Previous studies have highlighted the fact that patients using applications report increased satisfaction when prompted to actively transmit data, although forgetting to send data remains a common challenge among respondents [12]. In various research domains, efforts have been made to enhance applications and monitoring systems by implementing reminders for systematic recordings. For instance, SMS reminders are employed to encourage patients to transfer data promptly and engage actively with notifications and other information provided by the application [14]. In the MoodMon study, the reminders for voice recordings, prompting responses to three questions, played a crucial role.
Our study is pioneering in demonstrating that systematic, patient-initiated voice data transfer enhances health monitoring efficacy in patients with BD. To our knowledge, no other studies have explored this area.
The findings of the present study offer optimism that patients’ understanding of how their active involvement can improve the effectiveness of bipolar disorder monitoring will lead to better disease management. This underscores the ongoing importance of psychoeducation in this context, particularly for individuals with mental disorders like BD, who may face greater challenges in maintaining motivation and consistency, compared to those with other chronic illnesses.
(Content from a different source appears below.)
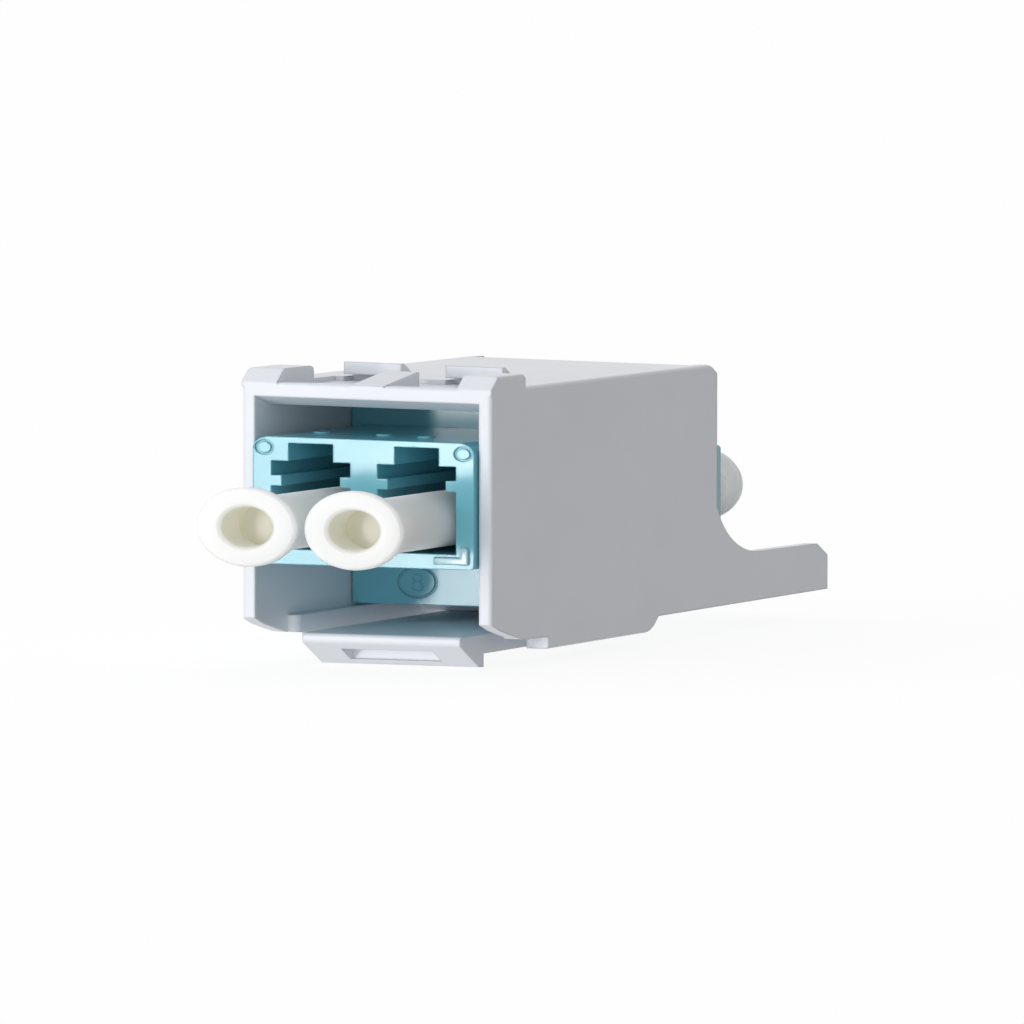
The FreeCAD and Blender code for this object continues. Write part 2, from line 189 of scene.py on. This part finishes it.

According to the exit survey conducted in our clinical trial, 62% of the respondents highlighted the benefits of using the MoodMon system. The most commonly reported advantages were:
increased frequency, regularity, and improved communication with psychiatrists (27%),
perception of better and consistent health monitoring (20%),
feeling of support and improved care (3%).
Additionally, 66% of the respondents stated that the application had a neutral impact on their mental state, while 20% reported a positive impact. Only 3% indicated a mildly negative impact, and 1% felt it had a negative impact.
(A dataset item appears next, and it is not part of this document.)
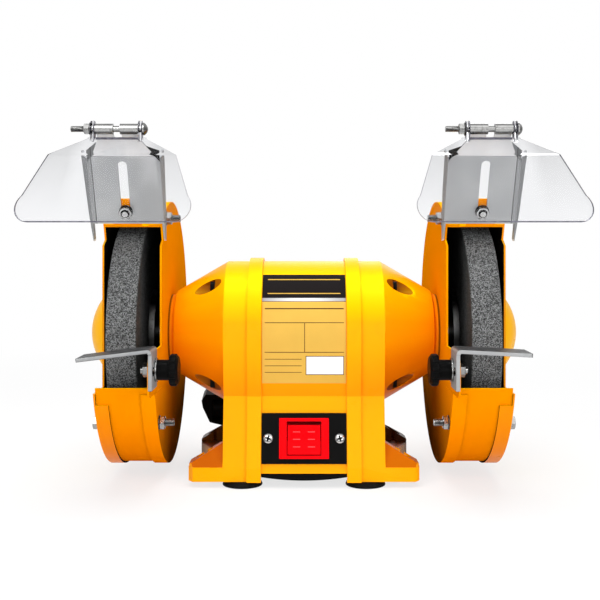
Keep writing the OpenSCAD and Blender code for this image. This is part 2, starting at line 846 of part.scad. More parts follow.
// A bracket seen square to its lower plate, as (X, height up the slope). Its two tongues roll
// into the knuckles and are a little narrower than them.
module bracket_outline() {
    far = bracket_x + bracket_w;
    first = [knuckle_start + tongue_inset, knuckle_start + knuckle_l - tongue_inset];
    second = [knuckle_second + tongue_inset, knuckle_second + knuckle_l - tongue_inset];
    tip = bracket_h + rise - 1;
    neck = bracket_h + rise * 0.6;
    polygon([[bracket_x, 0], [far, 0], [far, bracket_h - 7], [far - 5, bracket_h], [second[1], neck],
        [second[1], tip], [second[0], tip], [second[0], tip - 7], [first[1], tip - 7],
        [first[1], tip], [first[0], tip], [first[0], neck], [bracket_x + 5, bracket_h],
        [bracket_x, bracket_h - 7]]);
}

module flange_outline() {
    polygon([[-bracket_t / 2, bracket_h - 9], [2, bracket_h - 4], [20, bracket_h - 4],
        [25, bracket_h - 9], [15, 2], [5, -19], [0.5, -15], [-bracket_t / 2, 1]]);
}

module slot_outline() {
    circle(slot_r);
    translate([0, slot_l]) circle(slot_r);
    translate([-slot_r, 0]) square([2 * slot_r, slot_l]);
}

module bracket() {
    far = bracket_x + bracket_w;
    mid = -bracket_t / 2;
    top = [mid - upper_l * sin(upper_lean - lean), bracket_h + rise];
    at_shaft() difference() {
        union() {
            on_slope() intersection() {
                slab_x(bracket_x, far) bent_strip([mid, 0], [mid, bracket_h], top, bracket_t);
                translate([0, 10, 0]) rotate([90, 0, 0]) linear_extrude(60) bracket_outline();
            }
            on_slope() slab_x(bracket_x, bracket_x + bracket_t) flange_outline();
            on_slope() translate([far - bracket_t, mid, 0]) rotate([0, 0, -flange_splay])
                translate([0, -mid, 0]) slab_x(0, bracket_t) flange_outline();
            translate([0, -hinge_y, hinge_z]) bar_x(knuckle_start, knuckle_start + knuckle_l, knuckle_r);
            translate([0, -hinge_y, hinge_z]) bar_x(knuckle_second, knuckle_second + knuckle_l,
                knuckle_r);
        }
        translate([0, -hinge_y, hinge_z]) bar_x(bracket_x - 5, far + 5, hinge_r + run_gap);
        clamp_place() rotate([90, 0, 0]) translate([0, 0, -3]) linear_extrude(8) slot_outline();
    }
}

module shield_bracket_right() {
    color("#b4b8bb") bracket();
}

module shield_bracket_left() {
    color("#b4b8bb") left_side() bracket();
}

// Bolt, nut and washers of one hinge; the head is on the right of both hinges
module hinge_bolt() {
    half = ear_x + ear_t;
    at_shaft() translate([x_mid, -hinge_y, hinge_z]) {
        bar_x(-half - 16, half + 0.6, hinge_r);
        rotate([0, 90, 0]) translate([0, 0, half + 0.5]) rotate_extrude($fn = 48)
            polygon([[0, 0], [hinge_head_r, 0], [hinge_head_r, 1.2], [hinge_head_r - 2, 3.4], [0, 4]]);
    }
}

module hinge_nut() {
    half = ear_x + ear_t + 0.5;
    at_shaft() translate([x_mid, -hinge_y, hinge_z]) {
        ring_x(-half - 1.2, -half, 5.4, hinge_r + run_gap);
        hex_x(-half - 5.6, -half - 1.3, 8, hinge_r + run_gap);
    }
}

module hinge_bolt_right() {
    color("#a9acb0") hinge_bolt();
}

module hinge_bolt_left() {
    color("#a9acb0") translate([-2 * x_mid, 0, 0]) hinge_bolt();
}

module hinge_nut_right() {
    color("#b3b6ba") hinge_nut();
}

module hinge_nut_left() {
    color("#b3b6ba") translate([-2 * x_mid, 0, 0]) hinge_nut();
}

// ---- eye shields ----
module shield_ear(x0) {
    bar_x(x0, x0 + ear_t, ear_r);
    slab_x(x0, x0 + ear_t) polygon([[-ear_r * 0.8, -1], [ear_r * 0.8, -1],
        [shield_start_y + 1, shield_start_z - 1.5], [shield_start_y - 8, shield_start_z - 5.5]]);
}

// The shield seen from the front, as (X, Z) from the hinge
module shield_outline(bend_z, end_z) {
    corner = 12;
    half = shield_low_w / 2;
    top = shield_top_w / 2;
    mid = shield_mid_w / 2;
    polygon([[-top, shield_start_z + 3], [top, shield_start_z + 3], [top, shield_start_z],
        [mid, bend_z], [half, end_z + corner], [half - corner, end_z], [corner - half, end_z],
        [-half, end_z + corner], [-mid, bend_z], [-top, shield_start_z]]);
    for (s = [-1, 1]) translate([s * (half - corner), end_z + corner]) circle(corner);
}

module eye_shield() {
    start = [shield_start_y, shield_start_z];
    bend = start - shield_upper_l * [sin(shield_upper_tilt), cos(shield_upper_tilt)];
    end = bend - shield_l * [sin(shield_tilt), cos(shield_tilt)];
    at_shaft() translate([x_mid, -hinge_y, hinge_z]) difference() {
        union() {
            intersection() {
                slab_x(-shield_low_w / 2, shield_low_w / 2) bent_strip(start, bend, end, shield_t);
                translate([0, 20, 0]) rotate([90, 0, 0]) linear_extrude(200)
                    shield_outline(bend[1], end[1]);
            }
            shield_ear(ear_x);
            shield_ear(-ear_x - ear_t);
        }
        bar_x(-60, 60, hinge_r + run_gap);
        bar_x(-ear_x, ear_x, knuckle_r + 1);
    }
}

module eye_shield_right() {
    color("#e8f2f6", 0.35) eye_shield();
}

module eye_shield_left() {
    color("#e8f2f6", 0.35) left_side() eye_shield();
}

// ---- tool rests ----
module at_stud() {
    translate([0, -stud_y, -stud_drop]) children();
}

// The rest's section across the shaft, as (X, Z) from the tab and the stud
module rest_section(droop) {
    centre = [rest_t, stud_drop - rest_top - rest_t];
    along = [cos(droop), -sin(droop)];
    up = [sin(droop), cos(droop)];
    polygon(concat([[0, -tab_low]], arc(centre, rest_t, 180, 90 - droop, 6),
        [centre + rest_t * up + (rest_w - rest_t) * along, centre + (rest_w - rest_t) * along, centre,
        [rest_t, -tab_low]]));
}

module tool_rest(droop) {
    front = -23;
    tab_inset = 3;
    at_shaft() at_stud() difference() {
        translate([tab_x, front + rest_d, 0]) rotate([90, 0, 0]) linear_extrude(rest_d)
            rest_section(droop);
        translate([tab_x - 1, front - 1, -tab_low - 1])
            cube([rest_t + 2, tab_inset + 1, tab_low + stud_drop - rest_top - rest_t]);
        slab_x(tab_x - 1, tab_x + rest_t + 1) {
            circle(stud_r + screw_slack);
            translate([-rest_travel, 0]) circle(stud_r + screw_slack);
            translate([-rest_travel, -stud_r - screw_slack])
                square([rest_travel, 2 * (stud_r + screw_slack)]);
        }
    }
}

module tool_rest_right() {
    color("#9da1a5") tool_rest(rest_droop_right);
}

module tool_rest_left() {
    color("#9da1a5") left_side() tool_rest(rest_droop_left);
}

module rest_washer() {
    at_shaft() at_stud() ring_x(washer_x, washer_x + washer_t, 9.5, stud_r + run_gap);
}

module rest_washer_right() {
    color("#b3b6ba") rest_washer();
}

module rest_washer_left() {
    color("#b3b6ba") left_side() rest_washer();
}

module rest_nuts() {
    color("#b3b6ba") at_shaft() both_ends() at_stud()
        hex_x(x_inner, x_inner + small_nut_t, small_nut_af, stud_r + run_gap);
}

module rest_knob() {
    head = stem_x - stem_l;
    at_shaft() at_stud() difference() {
        union() {
            turned_x([[0, head], [stem_r, head], [stem_r, stem_x], [0, stem_x]]);
            turned_x([[0, head - head_l], [knob_r - 2.5, head - head_l], [knob_r, head - head_l + 2],
                [knob_r, head - 1], [knob_r - 1, head + eps], [0, head + eps]]);
        }
        bar_x(head - 3, stem_x + 1, stud_r);
        for (a = [0:30:330]) {
            rotate([a, 0, 0]) translate([0, knob_r + 0.7, 0]) bar_x(head - head_l - 1, head + 1, 1.5);
        }
    }
}

module rest_stud() {
    head = stem_x - stem_l;
    at_shaft() at_stud() bar_x(head - 3, x_inner + small_nut_t + 2, stud_r);
}

module rest_knob_right() {
    color("#1c1c1c") rest_knob();
}

module rest_knob_left() {
    color("#1c1c1c") left_side() rest_knob();
}

module rest_stud_right() {
    color("#a9acb0") rest_stud();
}

module rest_stud_left() {
    color("#a9acb0") left_side() rest_stud();
}

motor_shell();
end_bell_left();
end_bell_right();
housing_bolts();
bottom_pan();
name_plate();
rubber_feet();
foot_screws();
switch_plate();
switch_screws();
switch_bezel();
switch_rocker();
stator_core();
stator_windings();
bearing_outer_rings();
bearing_inner_rings();
bearing_balls();
capacitor_box();
run_capacitor();
cord_gland();
rotor_shaft();
rotor_core();
wheel_left();
wheel_right();
wheel_flanges();
shaft_nuts();
inner_guard_left();
inner_guard_right();
guard_rim_left();
guard_rim_right();
outer_cover_left();
outer_cover_right();
guard_bolts();
guard_nuts();
guard_screws();
bracket_bolts();
bracket_nuts();
shield_bracket_left();
shield_bracket_right();
hinge_bolt_left();
hinge_bolt_right();
hinge_nut_left();
hinge_nut_right();
eye_shield_left();
eye_shield_right();
tool_rest_left();
tool_rest_right();
rest_washer_left();
rest_washer_right();
rest_nuts();
rest_knob_left();
rest_knob_right();
rest_stud_left();
rest_stud_right();
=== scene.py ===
"""Bench grinder: the finish and fine shapes of every piece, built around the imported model."""
import json
import math

import bmesh
import bpy
from mathutils import Matrix, Vector


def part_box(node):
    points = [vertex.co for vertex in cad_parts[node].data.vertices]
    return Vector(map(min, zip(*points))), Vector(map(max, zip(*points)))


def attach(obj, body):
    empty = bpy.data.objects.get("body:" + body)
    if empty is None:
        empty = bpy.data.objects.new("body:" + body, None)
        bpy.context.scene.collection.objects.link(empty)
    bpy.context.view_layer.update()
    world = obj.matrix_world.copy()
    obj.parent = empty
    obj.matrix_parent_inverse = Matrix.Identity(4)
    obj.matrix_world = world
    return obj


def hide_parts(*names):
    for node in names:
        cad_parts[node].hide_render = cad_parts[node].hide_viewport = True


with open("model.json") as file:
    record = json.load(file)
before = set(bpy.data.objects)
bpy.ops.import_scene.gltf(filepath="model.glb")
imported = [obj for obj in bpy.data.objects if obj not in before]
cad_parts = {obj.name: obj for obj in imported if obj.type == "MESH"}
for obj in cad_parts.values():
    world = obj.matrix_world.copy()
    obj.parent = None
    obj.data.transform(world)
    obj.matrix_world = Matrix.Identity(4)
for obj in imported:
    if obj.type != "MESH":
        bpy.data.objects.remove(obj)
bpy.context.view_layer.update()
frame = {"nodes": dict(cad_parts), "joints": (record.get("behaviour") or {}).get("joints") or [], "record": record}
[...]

These results underscore the potential of digital health technologies to enhance patient engagement and satisfaction, thereby contributing to more effective management of bipolar disorder.
CONCLUSIONS
A notable enhancement in the system’s effectiveness metrics was observed, as patients intensified their participation and consistently supplied actively obtained objective monitoring data.
The study demonstrates patients’ acceptance of the monitoring approach. However, there is a clear need for thorough analysis from both the psychiatrists’ and patients’ perspectives, particularly given the limited focus on patient viewpoints amid the growing volume of AI studies in psychiatry.